→ Problem requirements: Only the lines from the one containing "plug to clip 2" through the one containing "obj.data.transform(world)" are wanted. Give them again exactly, both ends included.

◇ ◇ ◇ ◇ ◇

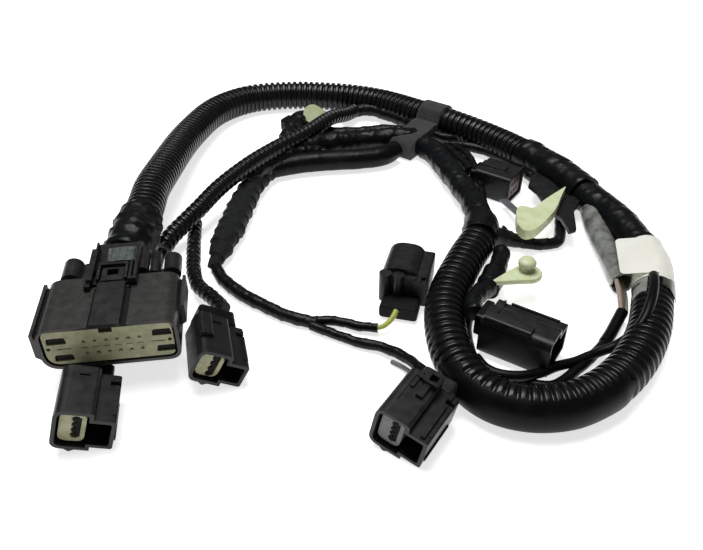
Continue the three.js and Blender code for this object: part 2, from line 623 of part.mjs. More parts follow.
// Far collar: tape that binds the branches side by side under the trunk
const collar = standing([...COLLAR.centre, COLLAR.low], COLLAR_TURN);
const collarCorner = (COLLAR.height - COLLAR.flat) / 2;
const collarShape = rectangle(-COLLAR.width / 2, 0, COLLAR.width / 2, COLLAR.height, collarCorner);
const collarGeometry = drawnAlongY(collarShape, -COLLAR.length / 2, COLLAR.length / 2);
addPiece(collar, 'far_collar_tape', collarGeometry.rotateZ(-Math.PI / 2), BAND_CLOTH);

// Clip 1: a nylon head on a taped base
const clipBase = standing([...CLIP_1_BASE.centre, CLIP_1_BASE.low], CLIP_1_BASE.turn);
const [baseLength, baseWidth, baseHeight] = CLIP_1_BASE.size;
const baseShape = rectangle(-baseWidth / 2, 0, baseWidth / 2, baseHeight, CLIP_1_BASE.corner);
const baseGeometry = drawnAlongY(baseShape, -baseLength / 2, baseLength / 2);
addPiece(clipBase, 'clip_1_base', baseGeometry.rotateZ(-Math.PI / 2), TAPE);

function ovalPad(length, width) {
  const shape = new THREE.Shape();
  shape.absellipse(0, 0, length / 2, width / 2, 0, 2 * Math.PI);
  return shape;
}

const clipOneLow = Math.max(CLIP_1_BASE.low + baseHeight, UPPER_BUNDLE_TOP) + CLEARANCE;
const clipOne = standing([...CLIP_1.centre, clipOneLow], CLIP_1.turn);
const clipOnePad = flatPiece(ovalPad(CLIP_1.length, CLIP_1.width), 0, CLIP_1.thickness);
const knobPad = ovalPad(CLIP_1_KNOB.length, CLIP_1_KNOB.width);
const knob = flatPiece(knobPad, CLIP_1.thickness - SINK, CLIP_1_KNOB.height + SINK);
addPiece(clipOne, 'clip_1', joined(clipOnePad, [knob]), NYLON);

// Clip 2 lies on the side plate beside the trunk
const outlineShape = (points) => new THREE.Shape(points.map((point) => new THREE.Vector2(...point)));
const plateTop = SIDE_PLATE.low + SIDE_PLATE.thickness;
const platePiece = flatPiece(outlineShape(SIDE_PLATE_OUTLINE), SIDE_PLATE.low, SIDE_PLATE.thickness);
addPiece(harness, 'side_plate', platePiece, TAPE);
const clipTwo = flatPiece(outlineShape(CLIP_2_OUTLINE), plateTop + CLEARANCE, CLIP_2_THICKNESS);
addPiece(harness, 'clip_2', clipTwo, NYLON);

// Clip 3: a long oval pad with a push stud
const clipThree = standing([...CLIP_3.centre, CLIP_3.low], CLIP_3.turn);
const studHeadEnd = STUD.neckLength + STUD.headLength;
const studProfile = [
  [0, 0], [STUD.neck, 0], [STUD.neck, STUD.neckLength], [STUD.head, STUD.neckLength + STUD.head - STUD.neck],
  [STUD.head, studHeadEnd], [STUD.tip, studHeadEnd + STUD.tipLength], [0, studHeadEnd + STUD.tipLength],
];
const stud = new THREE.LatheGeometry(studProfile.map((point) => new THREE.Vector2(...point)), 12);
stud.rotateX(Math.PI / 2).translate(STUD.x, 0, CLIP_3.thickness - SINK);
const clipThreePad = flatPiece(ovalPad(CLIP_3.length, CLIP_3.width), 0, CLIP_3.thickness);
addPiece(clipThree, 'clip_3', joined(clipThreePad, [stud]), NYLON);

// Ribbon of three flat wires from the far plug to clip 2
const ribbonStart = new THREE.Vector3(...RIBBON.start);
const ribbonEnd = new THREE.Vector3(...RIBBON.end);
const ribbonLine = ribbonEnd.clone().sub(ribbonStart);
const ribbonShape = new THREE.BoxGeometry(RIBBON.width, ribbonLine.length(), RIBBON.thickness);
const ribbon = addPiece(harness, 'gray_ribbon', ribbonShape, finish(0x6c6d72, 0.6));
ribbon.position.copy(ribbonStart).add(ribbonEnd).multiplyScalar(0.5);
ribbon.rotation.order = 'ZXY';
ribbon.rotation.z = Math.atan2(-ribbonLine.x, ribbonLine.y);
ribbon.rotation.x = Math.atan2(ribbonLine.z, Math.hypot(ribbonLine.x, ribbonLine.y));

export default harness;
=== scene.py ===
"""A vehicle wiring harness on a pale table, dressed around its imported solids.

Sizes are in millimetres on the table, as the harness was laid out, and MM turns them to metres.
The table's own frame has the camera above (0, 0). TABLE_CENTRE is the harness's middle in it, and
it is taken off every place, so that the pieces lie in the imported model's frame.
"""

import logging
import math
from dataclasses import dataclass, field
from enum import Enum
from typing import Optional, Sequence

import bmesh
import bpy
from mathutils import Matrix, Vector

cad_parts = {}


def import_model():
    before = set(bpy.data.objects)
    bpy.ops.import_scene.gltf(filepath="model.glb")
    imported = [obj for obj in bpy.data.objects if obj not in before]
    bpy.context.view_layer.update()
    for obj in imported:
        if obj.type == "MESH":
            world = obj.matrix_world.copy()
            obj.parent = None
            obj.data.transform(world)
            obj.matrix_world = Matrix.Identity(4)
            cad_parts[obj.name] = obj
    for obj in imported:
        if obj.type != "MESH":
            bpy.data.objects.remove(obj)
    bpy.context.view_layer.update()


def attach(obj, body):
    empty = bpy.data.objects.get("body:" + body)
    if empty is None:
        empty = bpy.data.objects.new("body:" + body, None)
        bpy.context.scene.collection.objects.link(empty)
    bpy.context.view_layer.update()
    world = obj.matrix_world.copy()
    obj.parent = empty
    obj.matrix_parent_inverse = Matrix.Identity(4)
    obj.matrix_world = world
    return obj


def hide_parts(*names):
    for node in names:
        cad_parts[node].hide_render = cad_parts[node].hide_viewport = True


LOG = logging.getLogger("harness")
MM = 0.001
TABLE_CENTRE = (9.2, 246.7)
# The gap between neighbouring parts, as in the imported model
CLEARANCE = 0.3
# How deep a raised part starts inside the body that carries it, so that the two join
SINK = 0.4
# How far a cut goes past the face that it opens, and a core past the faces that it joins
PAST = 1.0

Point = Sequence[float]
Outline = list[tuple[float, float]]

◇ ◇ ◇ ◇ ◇

→ Exercise output:
// Ribbon of three flat wires from the far plug to clip 2
const ribbonStart = new THREE.Vector3(...RIBBON.start);
const ribbonEnd = new THREE.Vector3(...RIBBON.end);
const ribbonLine = ribbonEnd.clone().sub(ribbonStart);
const ribbonShape = new THREE.BoxGeometry(RIBBON.width, ribbonLine.length(), RIBBON.thickness);
const ribbon = addPiece(harness, 'gray_ribbon', ribbonShape, finish(0x6c6d72, 0.6));
ribbon.position.copy(ribbonStart).add(ribbonEnd).multiplyScalar(0.5);
ribbon.rotation.order = 'ZXY';
ribbon.rotation.z = Math.atan2(-ribbonLine.x, ribbonLine.y);
ribbon.rotation.x = Math.atan2(ribbonLine.z, Math.hypot(ribbonLine.x, ribbonLine.y));

export default harness;
=== scene.py ===
"""A vehicle wiring harness on a pale table, dressed around its imported solids.

Sizes are in millimetres on the table, as the harness was laid out, and MM turns them to metres.
The table's own frame has the camera above (0, 0). TABLE_CENTRE is the harness's middle in it, and
it is taken off every place, so that the pieces lie in the imported model's frame.
"""

import logging
import math
from dataclasses import dataclass, field
from enum import Enum
from typing import Optional, Sequence

import bmesh
import bpy
from mathutils import Matrix, Vector

cad_parts = {}


def import_model():
    before = set(bpy.data.objects)
    bpy.ops.import_scene.gltf(filepath="model.glb")
    imported = [obj for obj in bpy.data.objects if obj not in before]
    bpy.context.view_layer.update()
    for obj in imported:
        if obj.type == "MESH":
            world = obj.matrix_world.copy()
            obj.parent = None
            obj.data.transform(world)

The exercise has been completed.